▶ Collected data
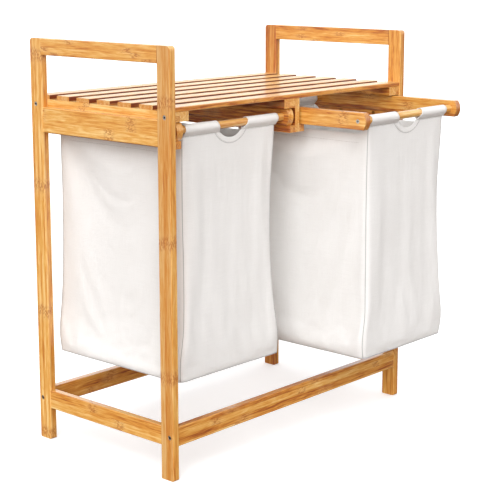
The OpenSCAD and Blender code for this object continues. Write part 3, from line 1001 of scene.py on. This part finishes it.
# A white room: bright walls, a softer ceiling, and a dim warm glow from below
world = bpy.data.worlds.new("studio")
world.use_nodes = True
tree = world.node_tree
direction = tree.nodes.new("ShaderNodeTexCoord")
height = tree.nodes.new("ShaderNodeSeparateXYZ")
upward = tree.nodes.new("ShaderNodeMapRange")
upward.inputs["From Min"].default_value, upward.inputs["From Max"].default_value = -1.0, 1.0
room = tree.nodes.new("ShaderNodeValToRGB")
GLOW, WALL, CEILING = (0.17, 0.11, 0.08, 1), (1.27, 1.27, 1.28, 1), (0.72, 0.72, 0.73, 1)
for position, colour in ((0.46, GLOW), (0.51, WALL), (0.62, WALL), (0.80, CEILING)):
    stop = room.color_ramp.elements.new(position)
    stop.color = colour
room.color_ramp.elements[0].color = GLOW
room.color_ramp.elements[-1].color = CEILING
tree.links.new(direction.outputs["Generated"], height.inputs[0])
tree.links.new(height.outputs[2], upward.inputs[0])
tree.links.new(upward.outputs[0], room.inputs[0])
tree.links.new(room.outputs[0], tree.nodes["Background"].inputs[0])
tree.nodes["Background"].inputs[1].default_value = 1.0
scene.world = world


def soft_sun(name, towards, strength, spread, colour=(1.0, 1.0, 1.0)):
    """A broad light from the direction of the vector towards."""
    light = bpy.data.lights.new(name, "SUN")
    light.energy = strength
    light.angle = math.radians(spread)
    light.color = colour
    lamp = bpy.data.objects.new(name, light)
    lamp.rotation_euler = Vector(towards).to_track_quat("Z", "Y").to_euler()
    scene.collection.objects.link(lamp)


soft_sun("key", (-0.60, -0.42, 0.42), 2.1, 50.0)
soft_sun("fill", (-0.80, -0.50, 0.22), 0.7, 90.0)
soft_sun("back", (0.70, 0.60, 0.55), 0.7, 90.0)

camera_data = bpy.data.cameras.new("camera")
camera_data.sensor_width = 36.0
camera_data.lens = 99.4
camera_data.shift_y = -0.06
camera_data.clip_start, camera_data.clip_end = 0.05, 100.0
camera = bpy.data.objects.new("camera", camera_data)
azimuth, elevation = math.radians(-48.2), math.radians(10.84)
back = Vector((math.sin(azimuth) * math.cos(elevation),
               -math.cos(azimuth) * math.cos(elevation), math.sin(elevation)))
camera.location = (-1.8736, -1.7339 + STAND_Y, 0.8706)
camera.rotation_euler = (-back).to_track_quat("-Z", "Y").to_euler()
scene.collection.objects.link(camera)
scene.camera = camera

scene.view_settings.view_transform = "Standard"
scene.view_settings.look = "None"
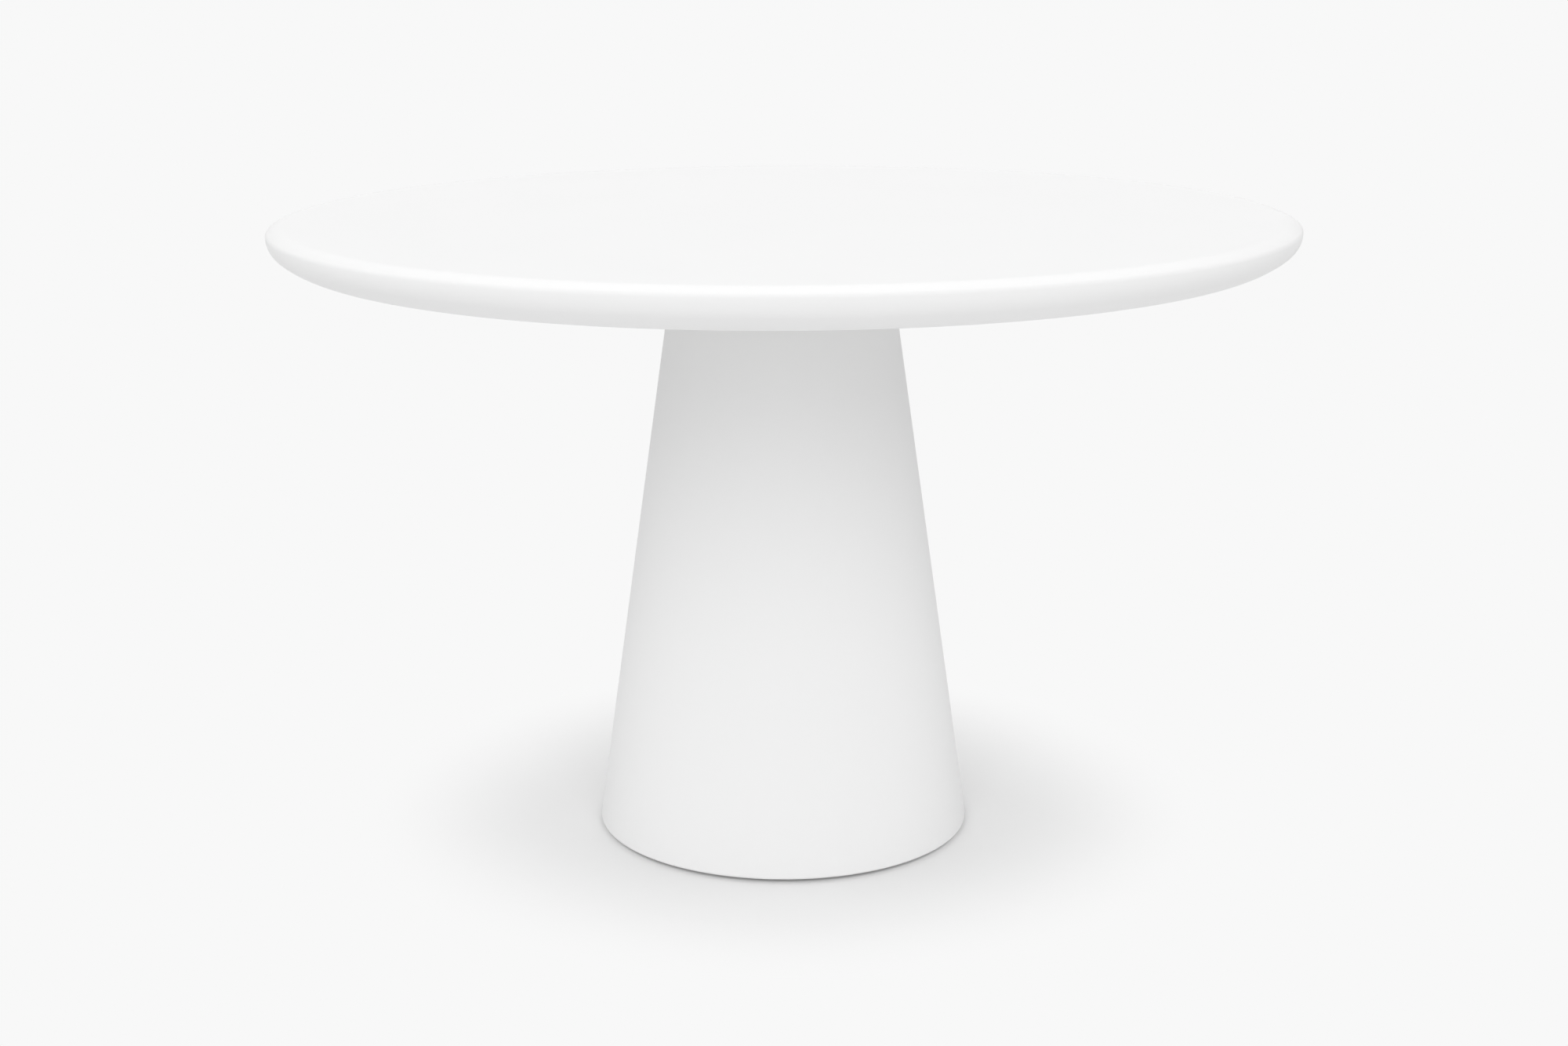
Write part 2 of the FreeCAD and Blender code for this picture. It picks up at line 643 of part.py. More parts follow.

▶ Task description
Copy all the entries verbatim.

▶ Expected answer
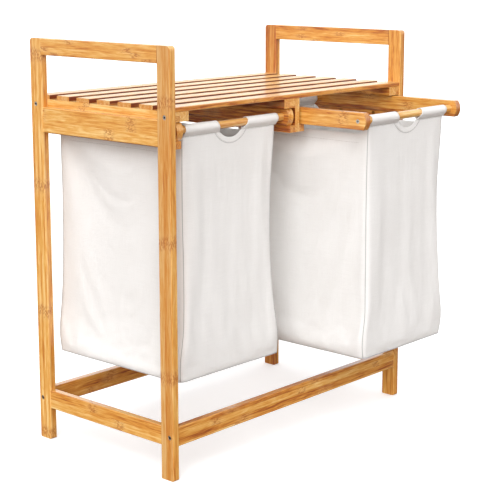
The OpenSCAD and Blender code for this object continues. Write part 3, from line 1001 of scene.py on. This part finishes it.
# A white room: bright walls, a softer ceiling, and a dim warm glow from below
world = bpy.data.worlds.new("studio")
world.use_nodes = True
tree = world.node_tree
direction = tree.nodes.new("ShaderNodeTexCoord")
height = tree.nodes.new("ShaderNodeSeparateXYZ")
upward = tree.nodes.new("ShaderNodeMapRange")
upward.inputs["From Min"].default_value, upward.inputs["From Max"].default_value = -1.0, 1.0
room = tree.nodes.new("ShaderNodeValToRGB")
GLOW, WALL, CEILING = (0.17, 0.11, 0.08, 1), (1.27, 1.27, 1.28, 1), (0.72, 0.72, 0.73, 1)
for position, colour in ((0.46, GLOW), (0.51, WALL), (0.62, WALL), (0.80, CEILING)):
    stop = room.color_ramp.elements.new(position)
    stop.color = colour
room.color_ramp.elements[0].color = GLOW
room.color_ramp.elements[-1].color = CEILING
tree.links.new(direction.outputs["Generated"], height.inputs[0])
tree.links.new(height.outputs[2], upward.inputs[0])
tree.links.new(upward.outputs[0], room.inputs[0])
tree.links.new(room.outputs[0], tree.nodes["Background"].inputs[0])
tree.nodes["Background"].inputs[1].default_value = 1.0
scene.world = world


def soft_sun(name, towards, strength, spread, colour=(1.0, 1.0, 1.0)):
    """A broad light from the direction of the vector towards."""
    light = bpy.data.lights.new(name, "SUN")
    light.energy = strength
    light.angle = math.radians(spread)
    light.color = colour
    lamp = bpy.data.objects.new(name, light)
    lamp.rotation_euler = Vector(towards).to_track_quat("Z", "Y").to_euler()
    scene.collection.objects.link(lamp)


soft_sun("key", (-0.60, -0.42, 0.42), 2.1, 50.0)
soft_sun("fill", (-0.80, -0.50, 0.22), 0.7, 90.0)
soft_sun("back", (0.70, 0.60, 0.55), 0.7, 90.0)

camera_data = bpy.data.cameras.new("camera")
camera_data.sensor_width = 36.0
camera_data.lens = 99.4
camera_data.shift_y = -0.06
camera_data.clip_start, camera_data.clip_end = 0.05, 100.0
camera = bpy.data.objects.new("camera", camera_data)
azimuth, elevation = math.radians(-48.2), math.radians(10.84)
back = Vector((math.sin(azimuth) * math.cos(elevation),
               -math.cos(azimuth) * math.cos(elevation), math.sin(elevation)))
camera.location = (-1.8736, -1.7339 + STAND_Y, 0.8706)
camera.rotation_euler = (-back).to_track_quat("-Z", "Y").to_euler()
scene.collection.objects.link(camera)
scene.camera = camera

scene.view_settings.view_transform = "Standard"
scene.view_settings.look = "None"
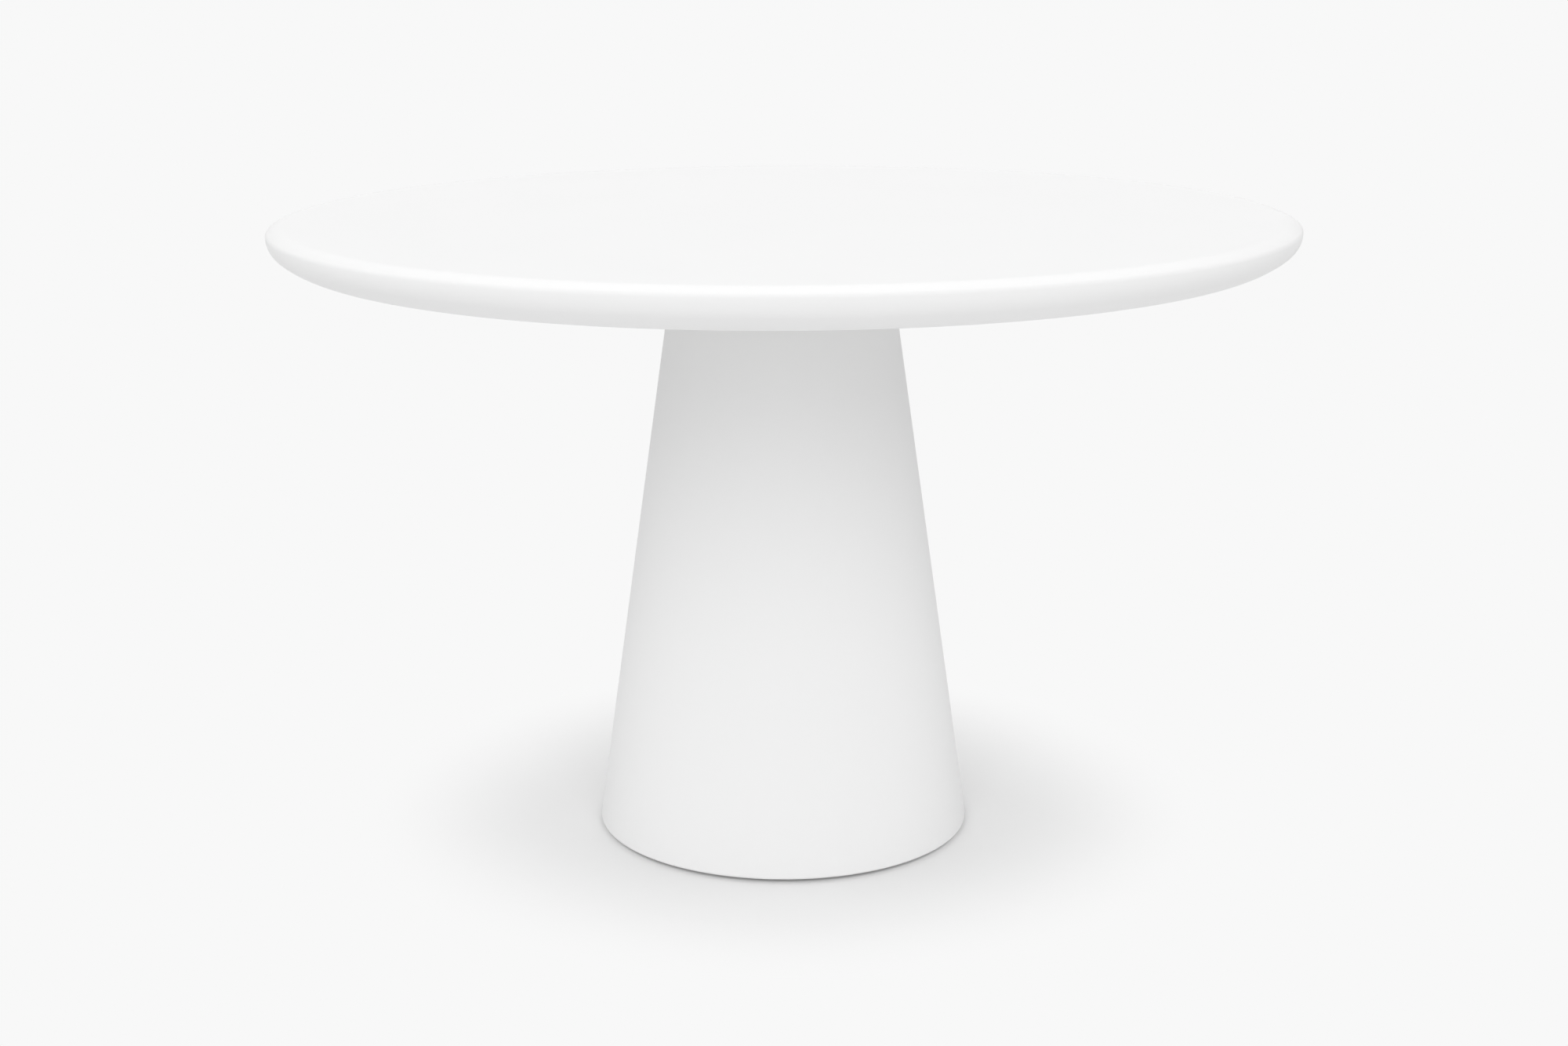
Write part 2 of the FreeCAD and Blender code for this picture. It picks up at line 643 of part.py. More parts follow.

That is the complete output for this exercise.